TASK GOAL:
Quote the full listing word for word.

+++

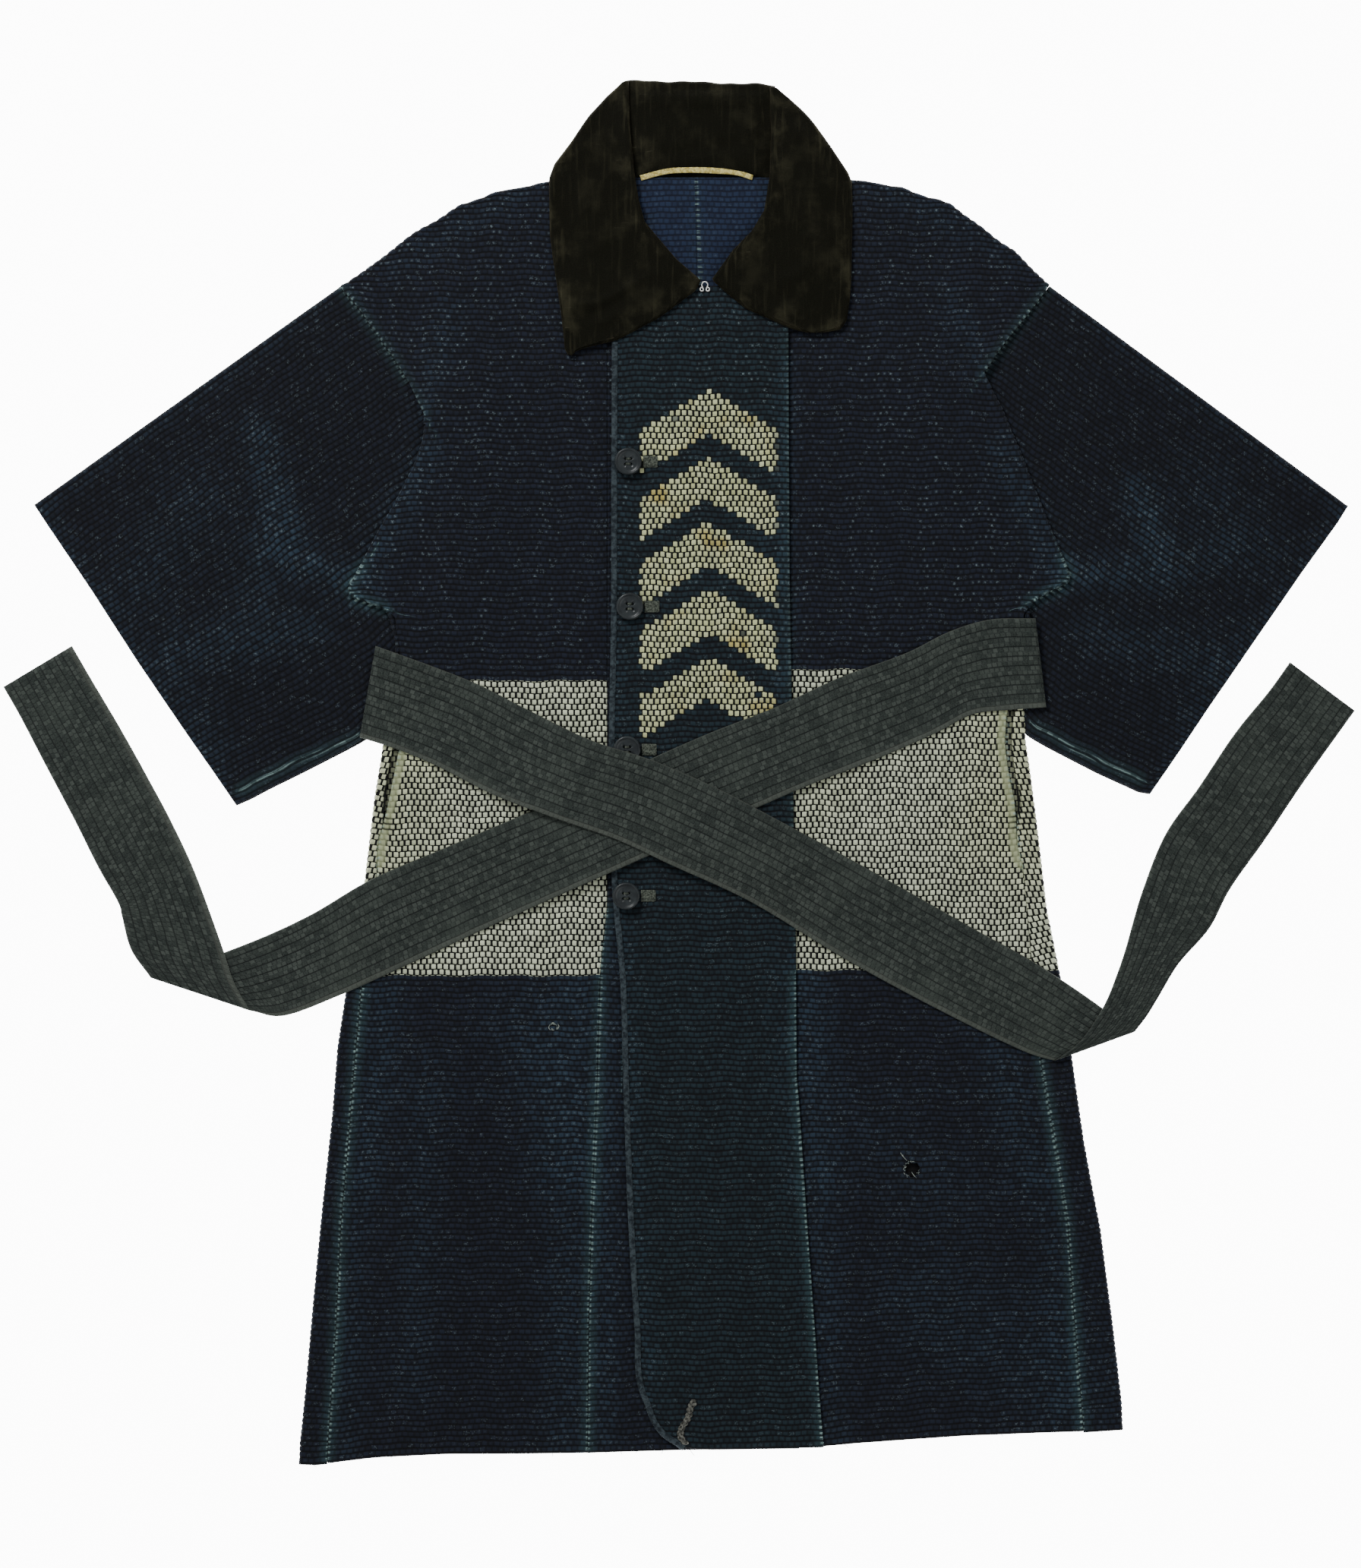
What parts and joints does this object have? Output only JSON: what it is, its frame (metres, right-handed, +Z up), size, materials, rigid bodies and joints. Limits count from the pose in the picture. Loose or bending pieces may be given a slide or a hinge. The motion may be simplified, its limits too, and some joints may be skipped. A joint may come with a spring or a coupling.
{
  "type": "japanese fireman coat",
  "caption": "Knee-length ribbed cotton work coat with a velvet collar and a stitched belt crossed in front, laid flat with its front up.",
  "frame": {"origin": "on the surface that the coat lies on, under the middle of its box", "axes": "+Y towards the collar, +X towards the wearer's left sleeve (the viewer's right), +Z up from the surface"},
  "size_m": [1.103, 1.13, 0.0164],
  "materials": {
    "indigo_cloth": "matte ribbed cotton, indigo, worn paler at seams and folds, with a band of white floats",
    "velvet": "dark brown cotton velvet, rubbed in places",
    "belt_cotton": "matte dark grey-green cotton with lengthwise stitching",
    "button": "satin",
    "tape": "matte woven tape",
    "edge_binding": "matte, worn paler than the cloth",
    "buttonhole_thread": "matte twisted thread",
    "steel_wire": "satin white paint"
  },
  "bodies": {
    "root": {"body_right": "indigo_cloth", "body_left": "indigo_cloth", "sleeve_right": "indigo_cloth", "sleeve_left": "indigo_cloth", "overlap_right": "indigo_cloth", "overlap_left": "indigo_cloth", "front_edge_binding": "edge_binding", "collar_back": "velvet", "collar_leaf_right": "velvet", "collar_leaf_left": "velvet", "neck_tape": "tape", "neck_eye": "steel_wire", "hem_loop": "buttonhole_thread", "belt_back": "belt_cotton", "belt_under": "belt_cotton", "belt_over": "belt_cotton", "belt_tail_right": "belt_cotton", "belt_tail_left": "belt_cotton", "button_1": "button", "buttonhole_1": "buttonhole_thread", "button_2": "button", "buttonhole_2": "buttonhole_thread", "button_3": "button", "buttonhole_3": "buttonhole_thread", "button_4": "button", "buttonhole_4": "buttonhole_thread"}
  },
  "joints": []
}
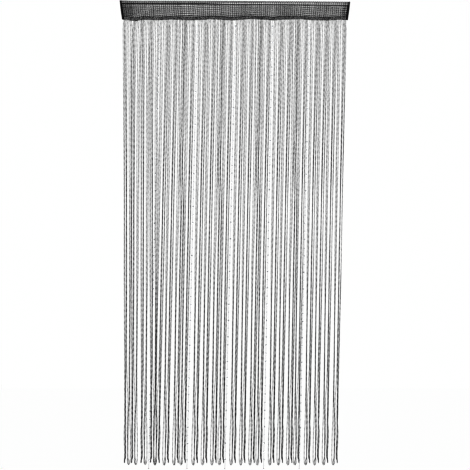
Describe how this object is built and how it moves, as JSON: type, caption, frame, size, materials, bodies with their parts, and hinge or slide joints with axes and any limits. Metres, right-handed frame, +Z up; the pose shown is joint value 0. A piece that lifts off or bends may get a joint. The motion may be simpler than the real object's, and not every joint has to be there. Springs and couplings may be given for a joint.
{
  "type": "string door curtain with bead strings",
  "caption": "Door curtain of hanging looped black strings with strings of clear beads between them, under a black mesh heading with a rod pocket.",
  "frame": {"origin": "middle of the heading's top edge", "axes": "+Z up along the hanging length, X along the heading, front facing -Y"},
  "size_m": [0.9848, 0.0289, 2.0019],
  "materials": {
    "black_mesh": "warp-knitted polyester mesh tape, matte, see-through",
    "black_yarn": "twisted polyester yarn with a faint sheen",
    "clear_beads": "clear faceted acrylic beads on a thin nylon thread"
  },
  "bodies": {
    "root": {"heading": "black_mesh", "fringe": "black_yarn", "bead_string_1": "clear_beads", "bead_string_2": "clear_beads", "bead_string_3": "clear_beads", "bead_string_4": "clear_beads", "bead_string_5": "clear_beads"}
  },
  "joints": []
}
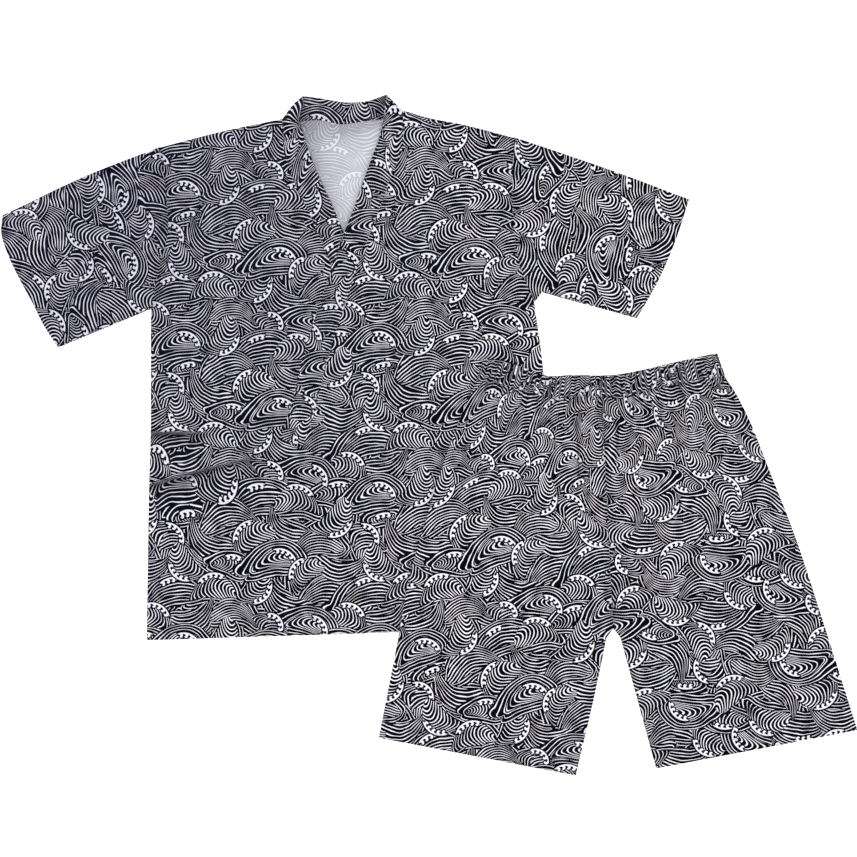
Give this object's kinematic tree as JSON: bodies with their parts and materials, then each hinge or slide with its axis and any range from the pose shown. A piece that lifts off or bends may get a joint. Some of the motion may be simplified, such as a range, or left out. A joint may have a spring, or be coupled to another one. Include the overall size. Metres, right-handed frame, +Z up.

+++

EXPECTED ANSWER:
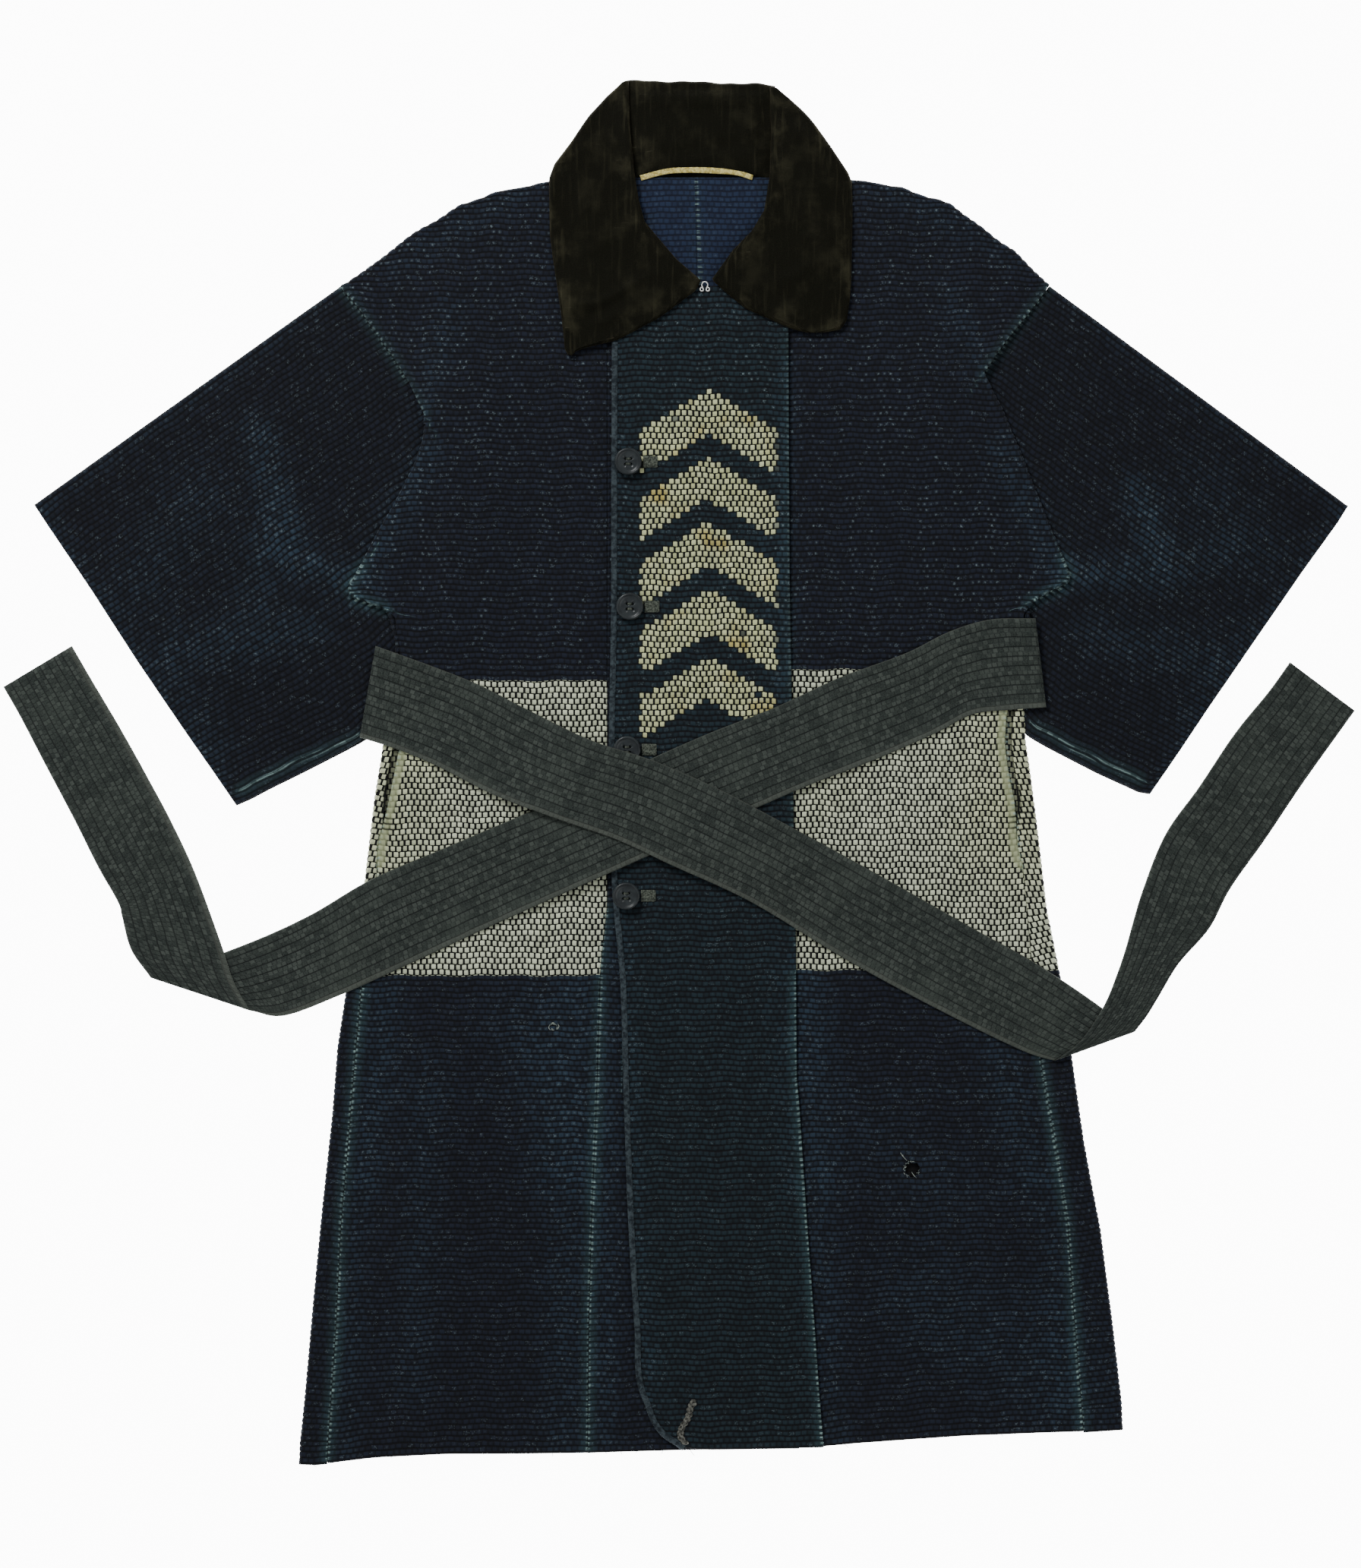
What parts and joints does this object have? Output only JSON: what it is, its frame (metres, right-handed, +Z up), size, materials, rigid bodies and joints. Limits count from the pose in the picture. Loose or bending pieces may be given a slide or a hinge. The motion may be simplified, its limits too, and some joints may be skipped. A joint may come with a spring or a coupling.
{
  "type": "japanese fireman coat",
  "caption": "Knee-length ribbed cotton work coat with a velvet collar and a stitched belt crossed in front, laid flat with its front up.",
  "frame": {"origin": "on the surface that the coat lies on, under the middle of its box", "axes": "+Y towards the collar, +X towards the wearer's left sleeve (the viewer's right), +Z up from the surface"},
  "size_m": [1.103, 1.13, 0.0164],
  "materials": {
    "indigo_cloth": "matte ribbed cotton, indigo, worn paler at seams and folds, with a band of white floats",
    "velvet": "dark brown cotton velvet, rubbed in places",
    "belt_cotton": "matte dark grey-green cotton with lengthwise stitching",
    "button": "satin",
    "tape": "matte woven tape",
    "edge_binding": "matte, worn paler than the cloth",
    "buttonhole_thread": "matte twisted thread",
    "steel_wire": "satin white paint"
  },
  "bodies": {
    "root": {"body_right": "indigo_cloth", "body_left": "indigo_cloth", "sleeve_right": "indigo_cloth", "sleeve_left": "indigo_cloth", "overlap_right": "indigo_cloth", "overlap_left": "indigo_cloth", "front_edge_binding": "edge_binding", "collar_back": "velvet", "collar_leaf_right": "velvet", "collar_leaf_left": "velvet", "neck_tape": "tape", "neck_eye": "steel_wire", "hem_loop": "buttonhole_thread", "belt_back": "belt_cotton", "belt_under": "belt_cotton", "belt_over": "belt_cotton", "belt_tail_right": "belt_cotton", "belt_tail_left": "belt_cotton", "button_1": "button", "buttonhole_1": "buttonhole_thread", "button_2": "button", "buttonhole_2": "buttonhole_thread", "button_3": "button", "buttonhole_3": "buttonhole_thread", "button_4": "button", "buttonhole_4": "buttonhole_thread"}
  },
  "joints": []
}
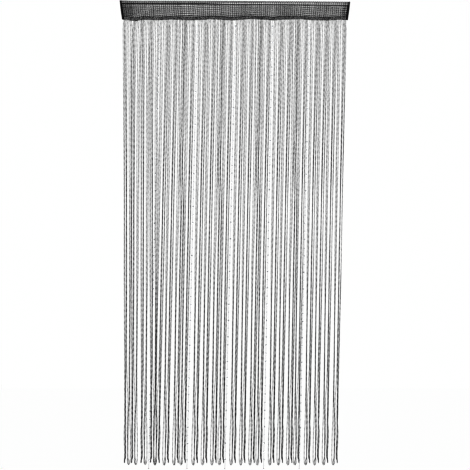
Describe how this object is built and how it moves, as JSON: type, caption, frame, size, materials, bodies with their parts, and hinge or slide joints with axes and any limits. Metres, right-handed frame, +Z up; the pose shown is joint value 0. A piece that lifts off or bends may get a joint. The motion may be simpler than the real object's, and not every joint has to be there. Springs and couplings may be given for a joint.
{
  "type": "string door curtain with bead strings",
  "caption": "Door curtain of hanging looped black strings with strings of clear beads between them, under a black mesh heading with a rod pocket.",
  "frame": {"origin": "middle of the heading's top edge", "axes": "+Z up along the hanging length, X along the heading, front facing -Y"},
  "size_m": [0.9848, 0.0289, 2.0019],
  "materials": {
    "black_mesh": "warp-knitted polyester mesh tape, matte, see-through",
    "black_yarn": "twisted polyester yarn with a faint sheen",
    "clear_beads": "clear faceted acrylic beads on a thin nylon thread"
  },
  "bodies": {
    "root": {"heading": "black_mesh", "fringe": "black_yarn", "bead_string_1": "clear_beads", "bead_string_2": "clear_beads", "bead_string_3": "clear_beads", "bead_string_4": "clear_beads", "bead_string_5": "clear_beads"}
  },
  "joints": []
}
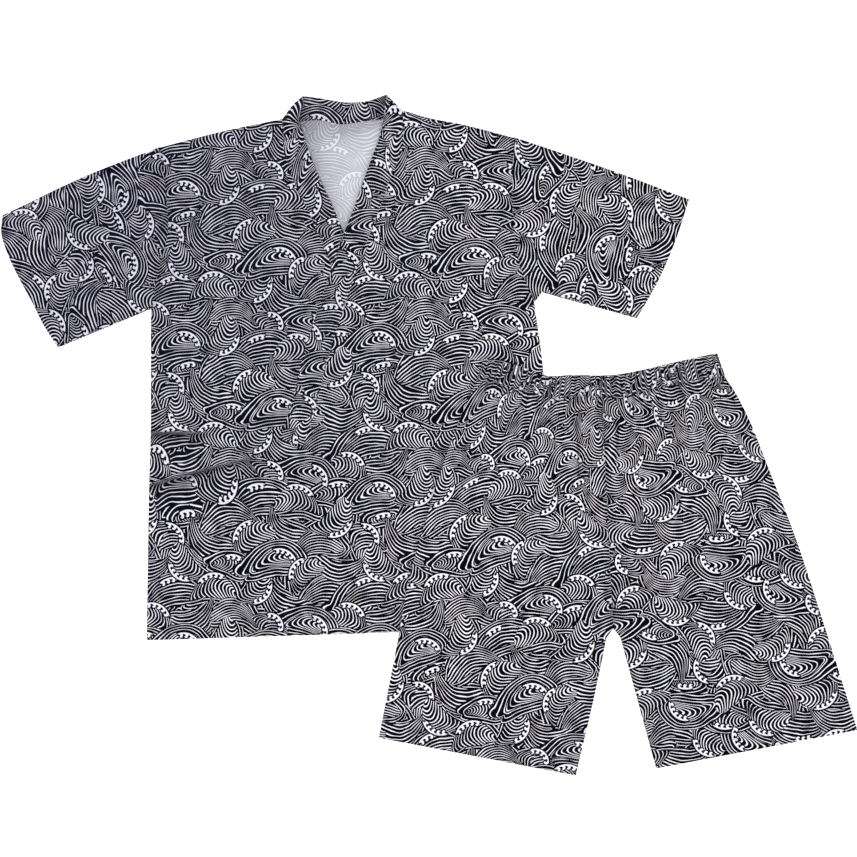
Give this object's kinematic tree as JSON: bodies with their parts and materials, then each hinge or slide with its axis and any range from the pose shown. A piece that lifts off or bends may get a joint. Some of the motion may be simplified, such as a range, or left out. A joint may have a spring, or be coupled to another one. Include the overall size. Metres, right-handed frame, +Z up.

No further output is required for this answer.